Fans of John Green and Matthew Quick: Get ready to die laughing.

Denton Little's Deathdate takes place in a world exactly like our own except that everyone knows the day they will die. For 17-year-old Denton Little, that's tomorrow, the day of his senior prom.

Despite his early deathdate, Denton has always wanted to live a normal life, but his final days are filled with dramatic firsts. First hangover. First sex. First love triangle (as the first sex seems to have happened not with his adoring girlfriend, but with his best friend's hostile sister. Though he's not totally sure. See: first hangover.) His anxiety builds when he discovers a strange purple rash making its way up his body. Is this what will kill him? And then a strange man shows up at his funeral, claiming to have known Denton's long-deceased mother, and warning him to beware of suspicious government characters…. Suddenly Denton's life is filled with mysterious questions and precious little time to find the answers.

Debut author Lance Rubin takes us on a fast, furious, and outrageously funny ride through the last hours of a teenager's life as he searches for love, meaning, answers, and (just maybe) a way to live on.

Credit for this find goes to Lenore (Author of The Memory of After and Chasing Before). I’d requested Denton Little’s Deathdate months back because Random House doesn’t put all that much up on NetGalley, and it sounded like it might maybe be interesting. By the time I was getting close to reading it, though, I just wasn’t really feeling it, so I was going to skip it. Then Lenore encouraged me to read it, telling me how wonderful it was and saying that she thought I would like it too. She was right. Denton Little’s Deathdate is a quirky, hilarious, character-driven imagining of a world only slightly different from our own.

The concept of Denton Little’s Deathdate might be hard for some to swallow, but I personally loved it. There’s this movie called TiMER that imagines if science could predict exactly when each person would meet their true love. It’s not a great movie, but the concept alone fascinated me enough that I still enjoyed it. The idea behind Denton Little’s Deathdate is similar but much more macabre: updates in science have made it possible to accurately predict almost everyone’s deathdate.

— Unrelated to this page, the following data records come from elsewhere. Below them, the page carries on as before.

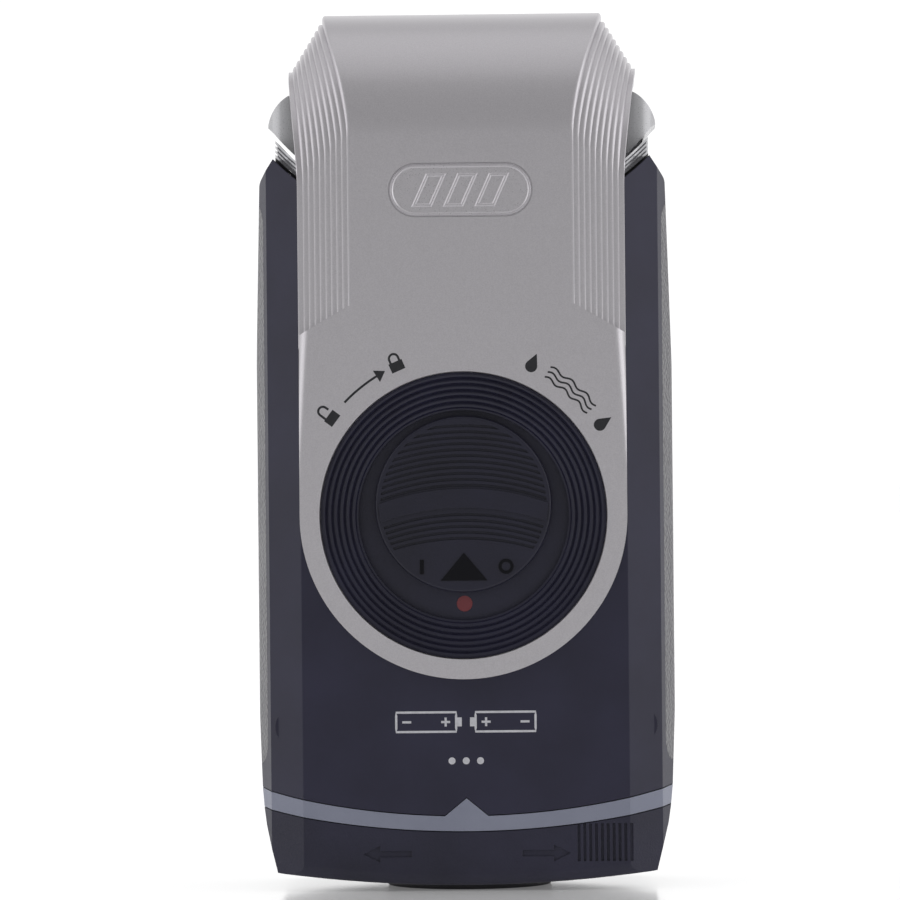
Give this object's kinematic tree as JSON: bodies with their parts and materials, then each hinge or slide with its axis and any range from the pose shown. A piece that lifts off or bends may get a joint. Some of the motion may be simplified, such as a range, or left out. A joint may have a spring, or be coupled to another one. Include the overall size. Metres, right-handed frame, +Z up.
{
  "type": "electric shaver",
  "caption": "Pocket foil shaver with a hood that turns on the front dial, a sliding switch, sprung foil cassette and twist-locked battery cover.",
  "frame": {"origin": "on the resting plane, under the middle of the body", "axes": "+Z up towards the cutting head, -Y is the front with the dial, +X is the right side seen from the front"},
  "size_m": [0.056, 0.031, 0.118],
  "materials": {
    "shell_dark": "satin dark blue-grey moulding",
    "cover_dark": "fine matte moulding",
    "foot_dark": "fine matte moulding",
    "grip_grey": "soft-touch grip with fine stipple",
    "band_blue": "satin blue-grey trim",
    "cap_silver": "silver metallic paint on plastic",
    "badge_silver": "silver metallic paint on plastic",
    "collar_silver": "bright silver plastic",
    "ear_silver": "bright silver plastic",
    "bezel_black": "matte black moulding",
    "button_black": "matte black moulding",
    "mark_black": "raised dark mark",
    "dot_red": "red inlay",
    "frame_black": "black cassette moulding",
    "foil_steel": "bright perforated foil",
    "blade_steel": "ground steel blades",
    "carrier_white": "low-friction white plastic",
    "chassis_grey": "grey inner moulding",
    "spring_steel": "drawn wire and strip",
    "screw_steel": "zinc-plated screws",
    "contact_brass": "stamped contact metal",
    "cell_can": "plain cell sleeve",
    "motor_steel": "plated motor can",
    "magnet_dark": "ferrite magnet",
    "armature_copper": "wound armature",
    "seal_rubber": "soft black seal",
    "board_green": "contact board"
  },
  "bodies": {
    "body": {"front_housing": "shell_dark", "rear_housing": "shell_dark", "housing_seal": "seal_rubber", "side_grip_left": "grip_grey", "side_grip_right": "grip_grey", "housing_screws": "screw_steel", "trim_band": "band_blue", "cover_seal": "seal_rubber", "cell_left": "cell_can", "cell_right": "cell_can", "battery_cradle": "chassis_grey", "cell_contact_positive": "contact_brass", "cell_contact_negative": "spring_steel", "motor_can": "motor_steel", "motor_endcap": "chassis_grey", "motor_bushes": "contact_brass", "motor_magnets": "magnet_dark", "motor_terminals": "contact_brass", "motor_frame": "chassis_grey", "motor_screws": "screw_steel", "drive_leaves": "spring_steel", "head_collar": "collar_silver", "collar_gasket": "seal_rubber", "drive_seal": "seal_rubber", "foil_springs": "spring_steel", "release_spring_left": "spring_steel", "release_spring_right": "spring_steel", "dial_bezel": "bezel_black", "dial_dot": "dot_red", "dial_screws": "screw_steel", "switch_board": "board_green", "switch_contacts": "contact_brass", "detent_spring": "spring_steel", "lead_strips": "contact_brass"},
    "hood": {"twist_cap": "cap_silver", "cap_badge": "badge_silver"},
    "switch": {"switch_button": "button_black", "switch_marks": "mark_black", "switch_carrier": "carrier_white", "switch_bridge": "contact_brass"},
    "rotor": {"motor_armature": "armature_copper", "motor_shaft": "spring_steel", "eccentric": "carrier_white"},
    "bridge": {"drive_bridge": "carrier_white", "drive_pin": "spring_steel", "cutter_spring": "spring_steel"},
    "cassette": {"foil_frame": "frame_black", "foil": "foil_steel"},
    "cutter": {"cutter_carrier": "frame_black", "cutter_blades": "blade_steel"},
    "left_button": {"release_button_left": "ear_silver"},
    "right_button": {"release_button_right": "ear_silver"},
    "cover": {"battery_cover": "cover_dark", "cover_contact": "contact_brass", "cover_spring": "spring_steel", "latch_washer": "screw_steel"},
    "latch": {"cover_latch": "foot_dark"}
  },
  "joints": [
    {"name": "twist_cap_turn", "type": "hinge", "parent": "body", "child": "hood", "pos_m": [0, -0.0127, 0.0502], "axis": [0, -1, 0], "range_deg": [0, 180]},
    {"name": "power_switch", "type": "slide", "parent": "body", "child": "switch", "axis": [0, 0, -1], "range_m": [0, 0.0032]},
    {"name": "rotor_spin", "type": "hinge", "parent": "body", "child": "rotor", "pos_m": [0, 0.0015, 0.07], "axis": [0, 0, 1], "continuous": true},
    {"name": "drive_slide", "type": "slide", "parent": "body", "child": "bridge", "axis": [1, 0, 0], "range_m": [-0.0007, 0.0007], "stiffness_N_per_m": 400, "deforming": ["drive_leaves"]},
    {"name": "foil_float", "type": "slide", "parent": "body", "child": "cassette", "axis": [0, 0, -1], "range_m": [0, 0.0012], "stiffness_N_per_m": 500, "springref_m": -0.001, "deforming": ["foil_springs", "cutter_spring"]},
    {"name": "cutter_slide", "type": "slide", "parent": "cassette", "child": "cutter", "axis": [1, 0, 0], "range_m": [-0.0007, 0.0007]},
    {"name": "release_left", "type": "slide", "parent": "body", "child": "left_button", "axis": [1, 0, 0], "range_m": [0, 0.0012], "stiffness_N_per_m": 600, "springref_m": -0.0005, "deforming": ["release_spring_left"]},
    {"name": "release_right", "type": "slide", "parent": "body", "child": "right_button", "axis": [-1, 0, 0], "range_m": [0, 0.0012], "stiffness_N_per_m": 600, "springref_m": -0.0005, "deforming": ["release_spring_right"]},
    {"name": "battery_cover_pull", "type": "slide", "parent": "body", "child": "cover", "axis": [0, 0, -1], "range_m": [0, 0.004]},
    {"name": "cover_latch_turn", "type": "hinge", "parent": "cover", "child": "latch", "pos_m": [0, 0.0015, 0], "axis": [0, 0, 1], "range_deg": [0, 90]}
  ],
  "couplings": [
    {"joint": "cutter_slide", "follows": "drive_slide", "ratio": 1}
  ]
}
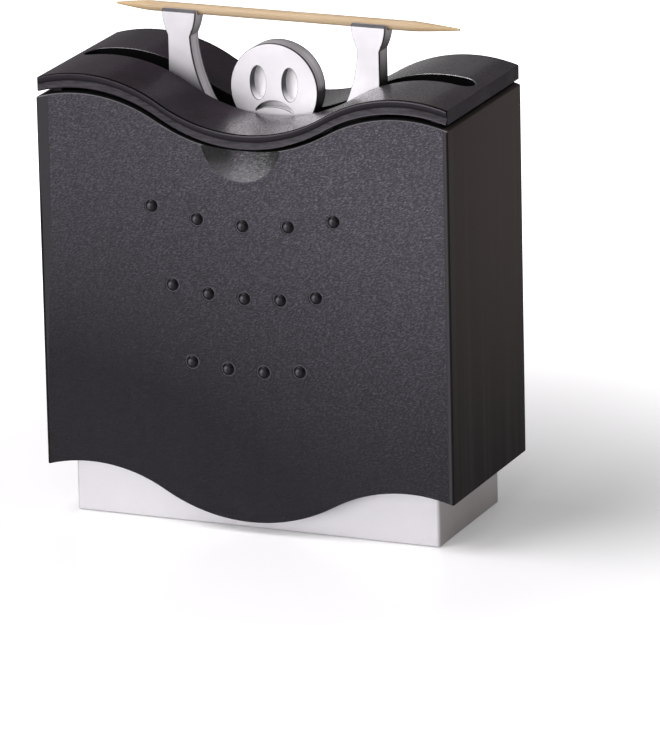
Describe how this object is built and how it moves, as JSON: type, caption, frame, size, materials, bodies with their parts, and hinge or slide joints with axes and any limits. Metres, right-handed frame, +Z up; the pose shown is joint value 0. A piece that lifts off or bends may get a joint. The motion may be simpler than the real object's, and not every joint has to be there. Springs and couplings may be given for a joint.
{
  "type": "toothpick dispenser",
  "caption": "Black wavy-topped toothpick hopper that slides on a silver base; lifting it dips a flat metal weightlifter into the picks, and lowering it raises one through the slotted lid.",
  "frame": {"origin": "middle of the underside of the anti-slip pad, on the table", "axes": "+Z up, +X along the front face to its right-hand end, +Y to the back"},
  "size_m": [0.0776, 0.0349, 0.0907],
  "materials": {
    "silver_base": "satin, lightly rounded edges",
    "figure_metal": "satin brushed front, grey sawn edge",
    "black_grain": "fine pebbled grain",
    "black_satin": "smooth satin",
    "stud_gloss": "polished dome",
    "tray_plastic": "moulded, matt",
    "steel": "turned",
    "screw_steel": "zinc plated",
    "bush_brass": "turned",
    "rubber": "matt",
    "iron": "blackened",
    "cover_plastic": "moulded, matt",
    "birch": "bare, turned"
  },
  "bodies": {
    "base": {"base_shell": "silver_base", "base_cover": "cover_plastic", "base_cover_screws": "screw_steel", "ballast_block": "iron", "ballast_screws": "screw_steel", "anti_slip_pad": "rubber", "lifter_figure": "figure_metal", "figure_bracket_front": "steel", "figure_bracket_back": "steel", "bracket_screws": "screw_steel", "clamp_screws": "screw_steel", "clamp_nuts": "screw_steel", "guide_bush_left": "bush_brass", "guide_bush_right": "bush_brass", "bump_rings": "rubber"},
    "housing": {"housing_shell": "black_grain", "front_studs": "stud_gloss", "hopper_tray": "tray_plastic", "tray_screws": "screw_steel", "guide_post_left": "steel", "guide_post_right": "steel", "post_top_screws": "screw_steel", "stop_washers": "steel", "stop_screws": "screw_steel"},
    "lid": {"lid": "black_satin"},
    "toothpick": {"toothpick": "birch"}
  },
  "joints": [
    {"name": "housing_lift", "type": "slide", "parent": "base", "child": "housing", "axis": [0, 0, 1], "range_m": [0, 0.03]},
    {"name": "lid_lift", "type": "slide", "parent": "housing", "child": "lid", "axis": [0, 0, 1], "range_m": [0, 0.045]},
    {"name": "toothpick_lift", "type": "slide", "parent": "base", "child": "toothpick", "axis": [0, 0, 1], "range_m": [0, 0.03]}
  ]
}
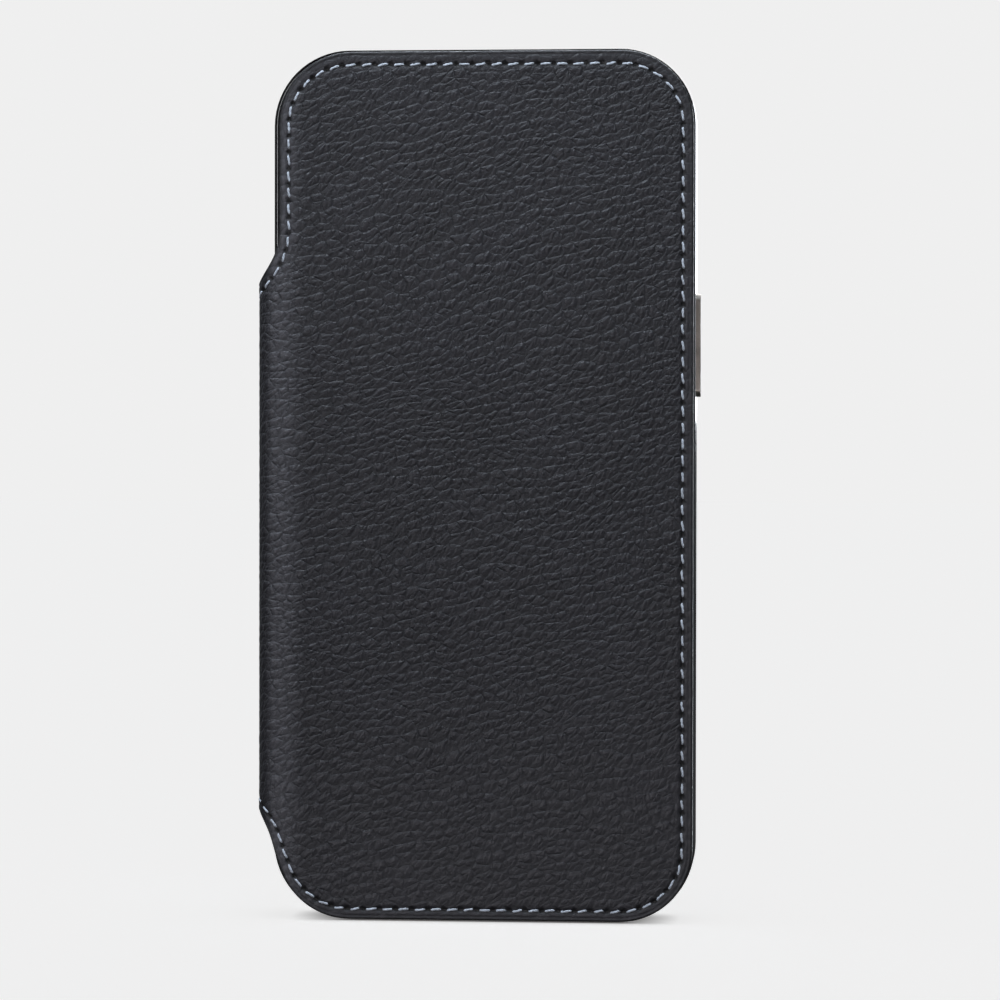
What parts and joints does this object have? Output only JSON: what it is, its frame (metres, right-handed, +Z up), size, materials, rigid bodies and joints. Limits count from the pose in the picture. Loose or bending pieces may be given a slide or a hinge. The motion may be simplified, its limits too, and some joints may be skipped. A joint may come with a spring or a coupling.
{
  "type": "phone wallet case",
  "caption": "Folio phone case: a moulded tray with side buttons and a leather cover with card pockets that folds on a leather spine.",
  "frame": {"origin": "under the middle of the closed case's box, on the surface that it stands on", "axes": "+X to the right seen from the cover's side, with the spine at -X; the cover faces -Y and the camera frame +Y; +Z up"},
  "size_m": [0.0846, 0.018, 0.166],
  "materials": {
    "leather_black": "pebbled full-grain leather, matte",
    "pocket_leather": "smooth thin leather, matte",
    "thread_grey": "twisted polyester thread",
    "microfibre_grey": "brushed microfibre",
    "polycarbonate_black": "polished moulded polycarbonate",
    "frame_anodised": "dark anodised, satin",
    "magnet_nickel": "nickel plate",
    "board_grey": "pressed fibre board",
    "button_tan": "tan anodised, fine blasted",
    "button_silver": "silver anodised, fine blasted",
    "silicone_black": "matte silicone"
  },
  "bodies": {
    "shell": {"back_shell": "polycarbonate_black", "shell_lining": "microfibre_grey", "back_leather": "leather_black", "back_stitching": "thread_grey", "camera_frame": "frame_anodised", "magnet_ring": "magnet_nickel", "alignment_magnet": "magnet_nickel", "shell_magnets": "magnet_nickel"},
    "spine": {"spine_leather": "leather_black", "spine_lining": "microfibre_grey", "spine_stitching": "thread_grey"},
    "flap": {"flap_leather": "leather_black", "flap_stitching": "thread_grey", "flap_board": "board_grey", "flap_magnets": "magnet_nickel", "flap_lining": "microfibre_grey", "card_pocket_upper": "pocket_leather", "card_pocket_middle": "pocket_leather", "card_pocket_lower": "pocket_leather"},
    "power_button": {"power_button": "button_tan", "power_pad": "silicone_black"},
    "camera_key": {"camera_key": "button_tan", "camera_key_pad": "silicone_black"},
    "action_button": {"action_button": "button_silver", "action_pad": "silicone_black"},
    "volume_up": {"volume_up_button": "button_silver", "volume_up_pad": "silicone_black"},
    "volume_down": {"volume_down_button": "button_silver", "volume_down_pad": "silicone_black"}
  },
  "joints": [
    {"name": "spine_fold", "type": "hinge", "parent": "shell", "child": "spine", "pos_m": [-0.0415, 0.0052, 0.07165], "axis": [0, 0, -1], "range_deg": [0, 178]},
    {"name": "cover_fold", "type": "hinge", "parent": "spine", "child": "flap", "pos_m": [-0.0415, -0.0082, 0.07165], "axis": [0, 0, -1], "range_deg": [0, 178]},
    {"name": "power_press", "type": "slide", "parent": "shell", "child": "power_button", "axis": [-1, 0, 0], "range_m": [0, 0.0003], "stiffness_N_per_m": 400},
    {"name": "camera_press", "type": "slide", "parent": "shell", "child": "camera_key", "axis": [-1, 0, 0], "range_m": [0, 0.0002], "stiffness_N_per_m": 400},
    {"name": "action_press", "type": "slide", "parent": "shell", "child": "action_button", "axis": [1, 0, 0], "range_m": [0, 0.0003], "stiffness_N_per_m": 400},
    {"name": "volume_up_press", "type": "slide", "parent": "shell", "child": "volume_up", "axis": [1, 0, 0], "range_m": [0, 0.0003], "stiffness_N_per_m": 400},
    {"name": "volume_down_press", "type": "slide", "parent": "shell", "child": "volume_down", "axis": [1, 0, 0], "range_m": [0, 0.0003], "stiffness_N_per_m": 400}
  ]
}
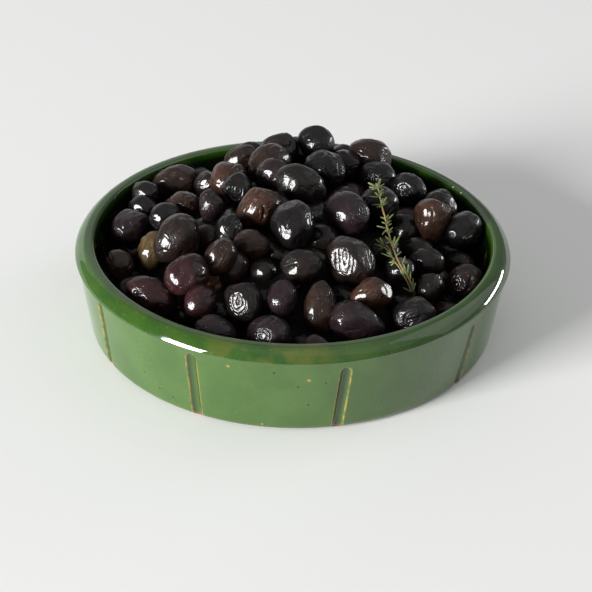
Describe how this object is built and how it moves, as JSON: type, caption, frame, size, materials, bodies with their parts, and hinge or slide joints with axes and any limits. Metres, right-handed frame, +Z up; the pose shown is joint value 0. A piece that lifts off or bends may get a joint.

Obviously, there are some holes inherent in this idea. Science is, for example, able to accurately predict the date of death, but not the time of day. That’s a bit tough to swallow certainly. It’s also curious that this science can predict not just deaths due to health problems but those completely unrelated: suicide, murder, car accidents, etc. That’s not what the book’s really about though. Accept the premise, if you can, and move on. It’s much more about the character development and a consideration of what this would change in society.

Rubin does such a wonderful job imagining how knowing the time of one’s death would affect society. The focus is on America’s reaction, but the knowledge does drop that only a few countries have made the discovery of the deathdate mandatory for everyone. The logic is that things will be safer for everyone else if they know when the deathdates are. This is really where things get amazingly creative.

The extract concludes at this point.